To a degree, work does involve after-hours socializing at those legendary cocktail parties. "At least once a week I feel some compulsion to go," Rauland said. "There are a lot of people you need to talk to at receptions."

While he was serving in France and Germany, Marquardt said, he spent his vacation leading a bicycle tour for visiting Americans tracing the route of the liberation of France. He gave 50 speeches at 50 locations over the course of a week, he said proudly.

In Bangkok, part of his duties fell in the consular cone, where he visited Americans in prison, providing them with magazines. "Guilty or innocent, they are entitled to certain basic support as Americans," he said.

Aside from issuing visas, consular officers also deal with paperwork, like recording the births and deaths of Americans abroad. Barnes recalled a particularly unusual duty she once had to perform.

An expatriate family's cat died while they were living in Mexico, and for the moment, they had the body stored in their refrigerator.
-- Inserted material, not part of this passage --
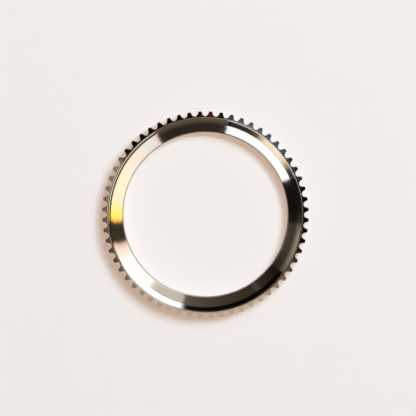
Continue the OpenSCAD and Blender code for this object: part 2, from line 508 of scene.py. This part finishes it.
# %% [markdown]
# ## Turned and polished steel
#
# A lathe leaves rings of fine marks. On the dish they are too fine to see one by one, but
# they spread a reflection inwards and outwards and leave it sharp round the ring. The
# Anisotropic setting could spread it too, only evenly and without any grain. So the finish
# tilts the surface towards or away from the axis by a noise that depends only on the
# distance from the axis and the height. A second, weaker noise tilts it sideways, as the
# tool wanders a little along its path, and leaves the ends of a reflection streaky.

# %% Marks of the lathe


def ring_noise(finish, r, z, scale, shift):
    """A noise that is the same all round the axis, from -0.5 to 0.5."""
    spot = finish.node("ShaderNodeCombineXYZ", None, {0: r * scale + shift, 1: z * scale})[0]
    inputs = {"Vector": spot, "Scale": 1.0, "Detail": 3.0, "Roughness": 0.6}
    return finish.node("ShaderNodeTexNoise", {"noise_dimensions": "2D"}, inputs)[0] - 0.5


WANDER_SHIFT = 50.0


def tilted(finish, x, y, z, r, marks, scale, wander):
    """The surface's direction, tilted by the marks and by the wander of the tool."""
    out = ring_noise(finish, r, z, scale, 0.0) * marks
    along = ring_noise(finish, r, z, scale, WANDER_SHIFT) * wander
    lean = {0: (x * out - y * along) / r, 1: (y * out + x * along) / r, 2: 0.0}
    lean = finish.node(
        "ShaderNodeVectorTransform",
        {"vector_type": "VECTOR", "convert_from": "OBJECT", "convert_to": "WORLD"},
        {0: finish.node("ShaderNodeCombineXYZ", None, lean)[0]},
    )[0]
    normal = finish.node("ShaderNodeNewGeometry")[1]
    return finish.vector("NORMALIZE", finish.vector("ADD", normal, lean))


print(f"noise for the wander starts {WANDER_SHIFT:.0f} units further on")

# %% [markdown]
# ## Milled walls of the grooves, with painted shade
#
# The milling cutter leaves the walls of the grooves duller than the polished faces, and
# their colour is made darker as well, which is painted shade in the grooves. They could be
# a piece of their own, but a real ring is one piece of metal. So one finish covers the
# whole ring, and a mask picks the walls: everything that lies deeper than the rounded edge
# under the tops of the teeth.

# %% Steel with its mask for the milled walls and their painted shade
# The darker colour of the groove walls is painted shade; the higher roughness is the milling.
GROOVE_SHADE_COLOUR, MILLED_ROUGHNESS = (0.28, 0.27, 0.26), 0.5
WALL_MARGIN = 0.01


def milled_and_shaded_walls(r, z):
    """1 on the walls of the grooves, which are rougher and darkened with painted shade, and 0
    elsewhere.
    """
    depth = (SHOULDER_Z - EDGE_ROUND) - (r - LIP_OUT_R) * tan(TOOTH_SLOPE) - z
    return (depth > 0.0) * (r > LIP_OUT_R - WALL_MARGIN)


def turned_steel(name, colour, roughness, marks, scale, milled_and_shaded=None, wander=0.0):
    """Steel with circular tool marks of a given steepness, `scale` to the millimetre."""
    finish = Finish(name)
    x, y, z = finish.node("ShaderNodeSeparateXYZ", None, {0: finish.place()})
    r = finish.math("SQRT", x * x + y * y)
    normal = tilted(finish, x, y, z, r, marks, scale, wander)
    base = (*colour, 1)
    # The masked walls get more roughness, and a darker colour that is painted shade.
    if milled_and_shaded:
        groove_shade = milled_and_shaded(r, z)
        roughness = roughness + groove_shade * (MILLED_ROUGHNESS - roughness)
        blend = {0: groove_shade, 6: base, 7: (*GROOVE_SHADE_COLOUR, 1)}
        base = finish.node("ShaderNodeMix", {"data_type": "RGBA"}, blend)[2]
    inputs = {"Base Color": base, "Metallic": 1.0, "Roughness": roughness, "Normal": normal}
    return finish.output(finish.node("ShaderNodeBsdfPrincipled", None, inputs)[0])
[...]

But they wanted to have it buried in the family pet cemetery in Texas.

Barnes was the one who contacted the Agriculture Department to determine how it was to be done.

More to Come

For those looking to the foreign service as a career option, the good news is that this is a better time than ever.

In the spring of 2001, Secretary of State Colin Powell announced a diplomatic readiness initiative that would, among other things, modernize facilities and expand the diplomatic corps.
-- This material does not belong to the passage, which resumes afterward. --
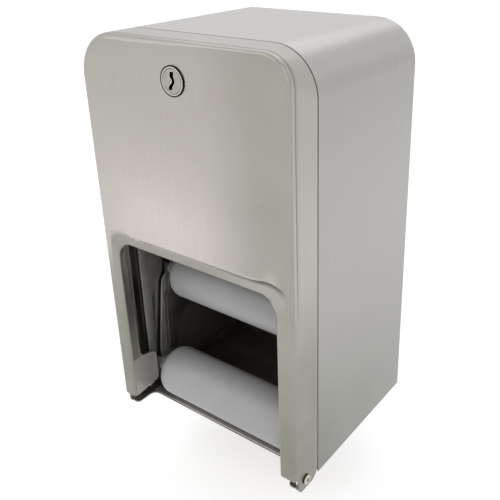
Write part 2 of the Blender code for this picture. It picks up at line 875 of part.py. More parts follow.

Marquardt, who is also the State Department's special coordinator for diplomatic readiness, said hiring had doubled from last year, to 465.

Another State Department official said even outside of the post-Sept. 11 environment, it's become obvious that this change is necessary. "There's been a cultural change over the last 20 years," he said. "The world's gotten more complicated."

The diplomatic corps shrank in the last decade, out of the belief that with the end of the Cold War, foreign service officers weren't as necessary, Marquardt said.

But now, he said, "what's clear in the 10, 12 years after the [Berlin] Wall fell is that we need more diplomats, not less."